Arbesser’s aplomb is fascinating. Nothing seems to disturb him, and what could to some appear as arrogance can only be interpreted as the expression of his great faith in himself and his ideas. When I ask what precise elements he repeats in his figures to represent the sense of purity, sensuality and modernity, he speaks of cohesion “I love traditions, but I likewise adore innovation, elegance, purity, beauty and sensuality. The thing is, today we live in a world too fast to give all these things the emphasis they merit. So, when I’m designing, I feel that all these elements have to coexist, but can’t become confused because in the absolute communality of peculiarity, the intent, finality, the tools used, the paths that lead to the creation of a garment, are different. I cannot but firmly and profoundly believe in the infinite elective affinities that have always distinguished the special relationship of the one with the other to create something absolutely special. Art and fashion.”
The second element that’s immediately evident, looking at his collections, is the personal creative process that stems from archived memories and experiences “I would, of course, say a mix of both. I think the creative language of every designer is a combination of creative process and accumulated life experience”.
The themes of the collection are rich and intensely imbued in colour and lines drawn from the world of art. What are the cultural references that guide him? “Certainly the work of the Vienna Secession around 1900, but also the work of a pop artist like Kiki Kogelnik or the architecture and design of an architect like Luigi Caccia Dominioni”.
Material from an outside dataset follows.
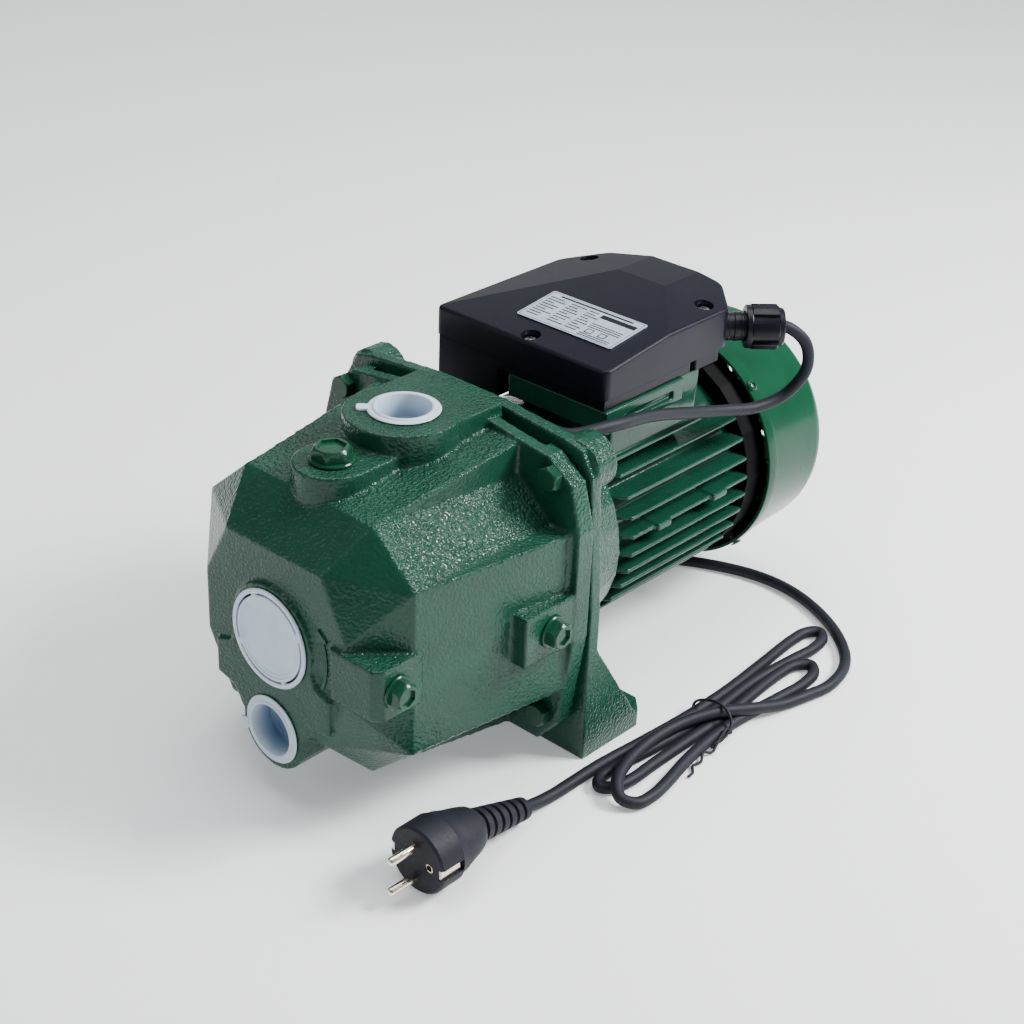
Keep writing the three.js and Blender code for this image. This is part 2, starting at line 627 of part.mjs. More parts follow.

As I interview him preparing for the show, I ask which are the words and music he uses to recount art through a collection, and if he is really convinced that this is the difference that determines its authenticity in a world drowning in images, like the social media. He reacts with a smile to this question, and with an air of tranquillity begins with “I’m a romantic and still believe in the words, attention to detail and certainly the incredible power of music! I think that music is the companion of many creative people”.
I insist, asking how does he use these channels. What image of himself does he want to project? “Of myself I want to project little, but of my world I want people to understand that a certain timeless elegance, tenderness, education and thought can still exist today – in a world full of social media-personalities, Donald Trump and “ugly sneakers”.
We end by talking about the figures from the art world that have influenced his creative process, from Fausto Melotti and Hermann Nitsch to Maria Lassnig. “These three artists are just three of my many heroes. Maria Lassnig was our neighbour in Vienna. When I was little, I used to do the shopping for her, just so I could admire such a fascinating, cultured woman and watch her in her studio, absorbed in her art”.
Convinced that art and fashion determine the concept of elegance and there is no more fresh, balanced vision, I ask him what he expects from this year, newly begun “New meetings, great challenges and to carry on doing what I love”, almost knowing that his approach always leads to a success. For a person so young, I ask, what can the future be?
“The future could be, for example, designing costumes for the theatre or opera because they don’t have times and seasons… and let you work alone with such cultured, professionally enthusiastic people … I imagine that’s what keeps me young!“.